__Task statement__: Find each line holding "before" and copy it out.
------------------------
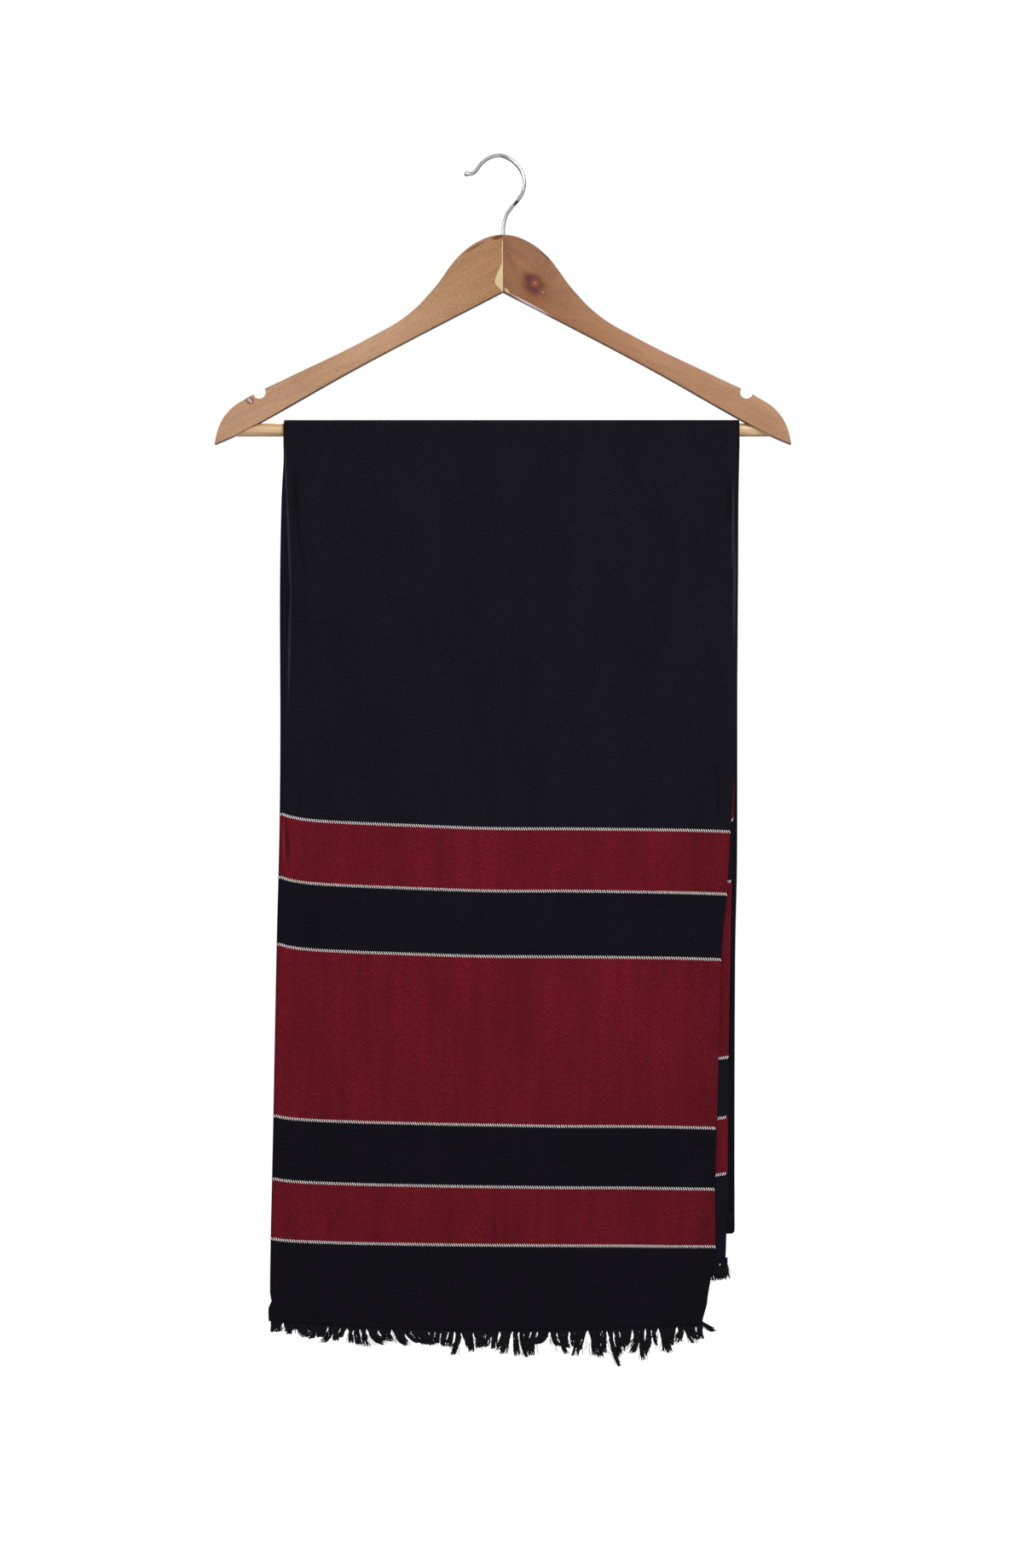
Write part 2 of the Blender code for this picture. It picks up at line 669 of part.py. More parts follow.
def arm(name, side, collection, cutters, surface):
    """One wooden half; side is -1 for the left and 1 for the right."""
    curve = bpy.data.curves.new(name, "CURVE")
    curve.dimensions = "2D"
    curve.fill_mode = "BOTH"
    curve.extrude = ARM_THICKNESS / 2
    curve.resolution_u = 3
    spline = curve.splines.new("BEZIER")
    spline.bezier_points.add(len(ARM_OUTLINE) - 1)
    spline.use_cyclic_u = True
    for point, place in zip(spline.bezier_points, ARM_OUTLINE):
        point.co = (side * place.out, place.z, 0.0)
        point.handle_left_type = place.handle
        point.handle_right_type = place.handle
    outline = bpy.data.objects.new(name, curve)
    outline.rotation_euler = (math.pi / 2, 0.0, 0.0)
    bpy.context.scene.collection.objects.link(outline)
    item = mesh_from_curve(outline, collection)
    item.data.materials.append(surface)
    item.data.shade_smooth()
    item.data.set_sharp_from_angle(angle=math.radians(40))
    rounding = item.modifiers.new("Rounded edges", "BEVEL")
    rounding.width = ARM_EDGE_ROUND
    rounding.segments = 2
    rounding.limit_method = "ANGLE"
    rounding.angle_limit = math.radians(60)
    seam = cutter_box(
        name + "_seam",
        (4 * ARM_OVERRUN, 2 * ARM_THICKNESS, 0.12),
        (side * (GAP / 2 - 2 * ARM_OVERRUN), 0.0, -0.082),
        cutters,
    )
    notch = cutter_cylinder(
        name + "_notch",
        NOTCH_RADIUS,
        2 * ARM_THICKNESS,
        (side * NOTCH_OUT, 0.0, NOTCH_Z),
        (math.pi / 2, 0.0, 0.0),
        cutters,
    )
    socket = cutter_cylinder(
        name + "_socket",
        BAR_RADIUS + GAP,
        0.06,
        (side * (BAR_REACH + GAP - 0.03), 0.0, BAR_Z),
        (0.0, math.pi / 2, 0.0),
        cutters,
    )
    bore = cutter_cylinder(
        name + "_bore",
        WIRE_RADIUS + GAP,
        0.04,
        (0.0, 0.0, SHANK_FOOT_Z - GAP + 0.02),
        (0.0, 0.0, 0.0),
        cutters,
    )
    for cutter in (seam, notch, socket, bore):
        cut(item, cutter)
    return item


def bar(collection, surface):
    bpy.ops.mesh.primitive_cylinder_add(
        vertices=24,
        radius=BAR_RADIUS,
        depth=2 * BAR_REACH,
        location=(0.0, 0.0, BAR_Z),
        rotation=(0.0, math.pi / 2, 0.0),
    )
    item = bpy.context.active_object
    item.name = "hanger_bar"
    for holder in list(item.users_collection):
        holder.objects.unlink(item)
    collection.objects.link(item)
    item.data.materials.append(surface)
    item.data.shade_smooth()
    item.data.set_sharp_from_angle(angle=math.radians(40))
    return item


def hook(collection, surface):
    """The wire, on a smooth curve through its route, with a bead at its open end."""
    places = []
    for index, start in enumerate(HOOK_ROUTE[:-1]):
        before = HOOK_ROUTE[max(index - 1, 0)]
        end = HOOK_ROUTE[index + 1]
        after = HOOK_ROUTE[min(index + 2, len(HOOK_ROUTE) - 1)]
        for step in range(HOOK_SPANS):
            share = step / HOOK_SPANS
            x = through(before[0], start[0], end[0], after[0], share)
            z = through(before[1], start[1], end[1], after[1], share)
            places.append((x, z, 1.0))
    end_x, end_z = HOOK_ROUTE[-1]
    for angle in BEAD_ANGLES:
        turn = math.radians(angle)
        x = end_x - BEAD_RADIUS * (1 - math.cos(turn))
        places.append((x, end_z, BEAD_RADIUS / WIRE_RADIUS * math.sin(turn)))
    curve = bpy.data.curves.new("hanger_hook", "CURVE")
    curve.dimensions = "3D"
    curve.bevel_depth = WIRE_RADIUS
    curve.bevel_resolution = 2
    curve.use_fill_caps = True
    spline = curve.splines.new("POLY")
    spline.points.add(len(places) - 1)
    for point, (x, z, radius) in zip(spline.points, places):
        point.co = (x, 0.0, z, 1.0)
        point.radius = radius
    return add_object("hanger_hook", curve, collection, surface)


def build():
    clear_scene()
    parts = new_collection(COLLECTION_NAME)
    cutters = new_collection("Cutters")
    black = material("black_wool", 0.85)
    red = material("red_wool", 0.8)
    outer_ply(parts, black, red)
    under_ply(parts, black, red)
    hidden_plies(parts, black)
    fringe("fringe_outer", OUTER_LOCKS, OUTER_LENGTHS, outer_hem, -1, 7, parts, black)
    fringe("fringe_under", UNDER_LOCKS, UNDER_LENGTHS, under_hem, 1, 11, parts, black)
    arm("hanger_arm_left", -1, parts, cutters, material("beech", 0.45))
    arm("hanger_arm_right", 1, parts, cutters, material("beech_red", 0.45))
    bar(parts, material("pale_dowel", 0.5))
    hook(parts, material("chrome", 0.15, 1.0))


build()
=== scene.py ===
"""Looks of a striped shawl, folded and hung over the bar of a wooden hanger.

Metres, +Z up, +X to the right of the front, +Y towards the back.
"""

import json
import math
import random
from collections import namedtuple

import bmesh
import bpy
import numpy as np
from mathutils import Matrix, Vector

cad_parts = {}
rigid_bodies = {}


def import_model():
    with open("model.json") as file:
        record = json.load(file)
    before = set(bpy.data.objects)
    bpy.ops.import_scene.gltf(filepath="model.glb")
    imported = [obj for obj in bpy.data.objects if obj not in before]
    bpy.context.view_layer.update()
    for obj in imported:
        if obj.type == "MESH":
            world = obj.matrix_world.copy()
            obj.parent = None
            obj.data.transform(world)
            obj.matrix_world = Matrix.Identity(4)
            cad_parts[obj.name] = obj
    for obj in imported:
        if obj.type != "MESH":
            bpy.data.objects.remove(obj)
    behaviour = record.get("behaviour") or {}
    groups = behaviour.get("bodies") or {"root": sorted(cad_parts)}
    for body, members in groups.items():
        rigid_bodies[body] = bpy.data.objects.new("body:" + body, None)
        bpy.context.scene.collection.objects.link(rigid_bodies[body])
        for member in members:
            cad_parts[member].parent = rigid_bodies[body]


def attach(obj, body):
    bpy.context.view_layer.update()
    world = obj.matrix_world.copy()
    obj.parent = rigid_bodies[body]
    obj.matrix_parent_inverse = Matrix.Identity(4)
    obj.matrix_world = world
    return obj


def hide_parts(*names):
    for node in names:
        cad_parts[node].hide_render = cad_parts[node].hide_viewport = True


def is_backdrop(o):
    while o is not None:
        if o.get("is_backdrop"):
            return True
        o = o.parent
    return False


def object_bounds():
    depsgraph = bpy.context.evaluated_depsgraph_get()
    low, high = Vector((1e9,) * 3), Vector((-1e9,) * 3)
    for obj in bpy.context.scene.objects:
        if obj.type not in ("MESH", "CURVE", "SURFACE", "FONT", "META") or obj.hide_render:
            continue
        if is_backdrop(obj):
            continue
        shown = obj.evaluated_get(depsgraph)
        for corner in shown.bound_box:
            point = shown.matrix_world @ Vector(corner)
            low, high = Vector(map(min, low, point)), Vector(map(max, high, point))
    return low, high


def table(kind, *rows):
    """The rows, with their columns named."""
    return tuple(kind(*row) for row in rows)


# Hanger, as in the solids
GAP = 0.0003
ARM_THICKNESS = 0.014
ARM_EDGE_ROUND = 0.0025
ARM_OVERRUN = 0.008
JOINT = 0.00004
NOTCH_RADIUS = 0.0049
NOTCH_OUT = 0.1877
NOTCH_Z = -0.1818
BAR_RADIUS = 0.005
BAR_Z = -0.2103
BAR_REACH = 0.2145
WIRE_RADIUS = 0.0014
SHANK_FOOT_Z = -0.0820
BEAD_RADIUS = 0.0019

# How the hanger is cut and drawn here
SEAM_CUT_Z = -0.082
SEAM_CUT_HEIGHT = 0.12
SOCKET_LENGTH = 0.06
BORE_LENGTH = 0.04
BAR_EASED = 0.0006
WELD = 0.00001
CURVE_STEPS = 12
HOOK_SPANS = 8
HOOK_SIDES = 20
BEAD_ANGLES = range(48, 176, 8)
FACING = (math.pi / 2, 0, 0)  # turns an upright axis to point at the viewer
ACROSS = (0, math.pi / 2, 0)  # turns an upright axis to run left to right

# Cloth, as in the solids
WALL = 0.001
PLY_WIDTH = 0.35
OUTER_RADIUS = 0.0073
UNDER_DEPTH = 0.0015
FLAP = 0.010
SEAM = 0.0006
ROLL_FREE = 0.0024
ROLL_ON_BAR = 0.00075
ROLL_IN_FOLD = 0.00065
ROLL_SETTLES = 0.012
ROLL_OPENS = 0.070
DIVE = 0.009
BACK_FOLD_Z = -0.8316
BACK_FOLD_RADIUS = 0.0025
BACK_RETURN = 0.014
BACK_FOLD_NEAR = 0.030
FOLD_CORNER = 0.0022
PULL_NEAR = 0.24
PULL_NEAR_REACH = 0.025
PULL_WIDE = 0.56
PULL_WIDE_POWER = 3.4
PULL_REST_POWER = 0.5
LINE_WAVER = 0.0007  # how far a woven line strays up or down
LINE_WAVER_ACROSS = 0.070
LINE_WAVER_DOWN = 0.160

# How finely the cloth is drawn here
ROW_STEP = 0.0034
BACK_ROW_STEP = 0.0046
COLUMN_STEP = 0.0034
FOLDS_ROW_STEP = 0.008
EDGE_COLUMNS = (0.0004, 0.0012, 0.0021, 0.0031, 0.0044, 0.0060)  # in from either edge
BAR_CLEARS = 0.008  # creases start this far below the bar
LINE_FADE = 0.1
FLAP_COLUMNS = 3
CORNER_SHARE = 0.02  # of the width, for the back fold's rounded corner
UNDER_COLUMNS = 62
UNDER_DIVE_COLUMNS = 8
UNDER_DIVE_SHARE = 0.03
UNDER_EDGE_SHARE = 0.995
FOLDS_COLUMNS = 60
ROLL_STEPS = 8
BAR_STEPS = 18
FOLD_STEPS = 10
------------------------
__The result__:
        before = HOOK_ROUTE[max(index - 1, 0)]
            x = through(before[0], start[0], end[0], after[0], share)
            z = through(before[1], start[1], end[1], after[1], share)
    before = set(bpy.data.objects)
    imported = [obj for obj in bpy.data.objects if obj not in before]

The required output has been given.